▼
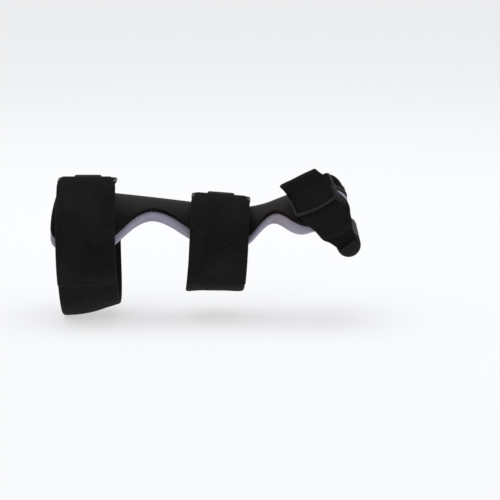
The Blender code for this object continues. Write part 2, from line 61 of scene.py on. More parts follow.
arm = {
    "shellLength": 0.1946,
    "wristShare": 0.597,
    "halfBreadth": 0.042,
    "sideDepth": 0.040,
    "underDepth": 0.034,
    "crownRise": 0.0142,
    # shares of the five sizes above, from the elbow end to the fingers
    "sections": table(
        "along rise breadth depth under",
        (-0.060, 0.89, 1.06, 1.00, 1.16),
        (0.000, 0.85, 1.05, 1.00, 1.15),
        (0.110, 0.72, 1.02, 0.98, 1.06),
        (0.220, 0.58, 0.97, 0.93, 0.87),
        (0.360, 0.37, 0.89, 0.85, 0.71),
        (0.490, 0.16, 0.79, 0.76, 0.62),
        (0.597, 0.00, 0.73, 0.70, 0.62),
        (0.680, -0.09, 0.73, 0.66, 0.63),
        (0.750, 0.08, 0.79, 0.60, 0.58),
        (0.805, 0.36, 0.86, 0.56, 0.52),
        (0.878, 0.73, 0.94, 0.52, 0.45),
        (0.935, 0.93, 0.97, 0.50, 0.42),
        (1.000, 1.00, 0.99, 0.50, 0.40),
        (1.100, 0.95, 0.99, 0.50, 0.40),
    ),
}
fitGap = 0.0003  # clearance between pieces that lie on each other


def ease(share):
    share = min(1, max(0, share))
    return share * share * (3 - 2 * share)


def rowValue(rows, along, column):
    # smooth curve through one column of a table
    places = [row["along"] for row in rows]
    values = [row[column] for row in rows]
    along = min(places[-1], max(places[0], along))
    right = next(i for i in range(1, len(rows)) if along <= places[i])
    left = right - 1

    def slope(i):
        low, high = max(0, i - 1), min(len(rows) - 1, i + 1)
        return (values[high] - values[low]) / (places[high] - places[low])

    step = places[right] - places[left]
    u = (along - places[left]) / step
    ends = values[left] * (1 + 2 * u) * (1 - u) ** 2 + values[right] * u * u * (3 - 2 * u)
    return ends + step * u * (1 - u) * (slope(left) * (1 - u) - slope(right) * u)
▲
Task objective - Repeat every line of the material exactly as given.

Finished answer -
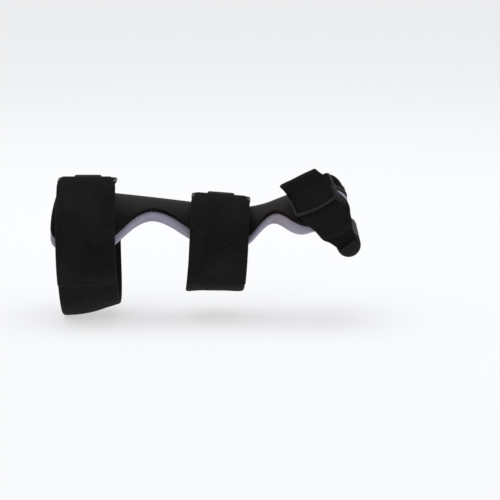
The Blender code for this object continues. Write part 2, from line 61 of scene.py on. More parts follow.
arm = {
    "shellLength": 0.1946,
    "wristShare": 0.597,
    "halfBreadth": 0.042,
    "sideDepth": 0.040,
    "underDepth": 0.034,
    "crownRise": 0.0142,
    # shares of the five sizes above, from the elbow end to the fingers
    "sections": table(
        "along rise breadth depth under",
        (-0.060, 0.89, 1.06, 1.00, 1.16),
        (0.000, 0.85, 1.05, 1.00, 1.15),
        (0.110, 0.72, 1.02, 0.98, 1.06),
        (0.220, 0.58, 0.97, 0.93, 0.87),
        (0.360, 0.37, 0.89, 0.85, 0.71),
        (0.490, 0.16, 0.79, 0.76, 0.62),
        (0.597, 0.00, 0.73, 0.70, 0.62),
        (0.680, -0.09, 0.73, 0.66, 0.63),
        (0.750, 0.08, 0.79, 0.60, 0.58),
        (0.805, 0.36, 0.86, 0.56, 0.52),
        (0.878, 0.73, 0.94, 0.52, 0.45),
        (0.935, 0.93, 0.97, 0.50, 0.42),
        (1.000, 1.00, 0.99, 0.50, 0.40),
        (1.100, 0.95, 0.99, 0.50, 0.40),
    ),
}
fitGap = 0.0003  # clearance between pieces that lie on each other


def ease(share):
    share = min(1, max(0, share))
    return share * share * (3 - 2 * share)


def rowValue(rows, along, column):
    # smooth curve through one column of a table
    places = [row["along"] for row in rows]
    values = [row[column] for row in rows]
    along = min(places[-1], max(places[0], along))
    right = next(i for i in range(1, len(rows)) if along <= places[i])
    left = right - 1

    def slope(i):
        low, high = max(0, i - 1), min(len(rows) - 1, i + 1)
        return (values[high] - values[low]) / (places[high] - places[low])

    step = places[right] - places[left]
    u = (along - places[left]) / step
    ends = values[left] * (1 + 2 * u) * (1 - u) ** 2 + values[right] * u * u * (3 - 2 * u)
    return ends + step * u * (1 - u) * (slope(left) * (1 - u) - slope(right) * u)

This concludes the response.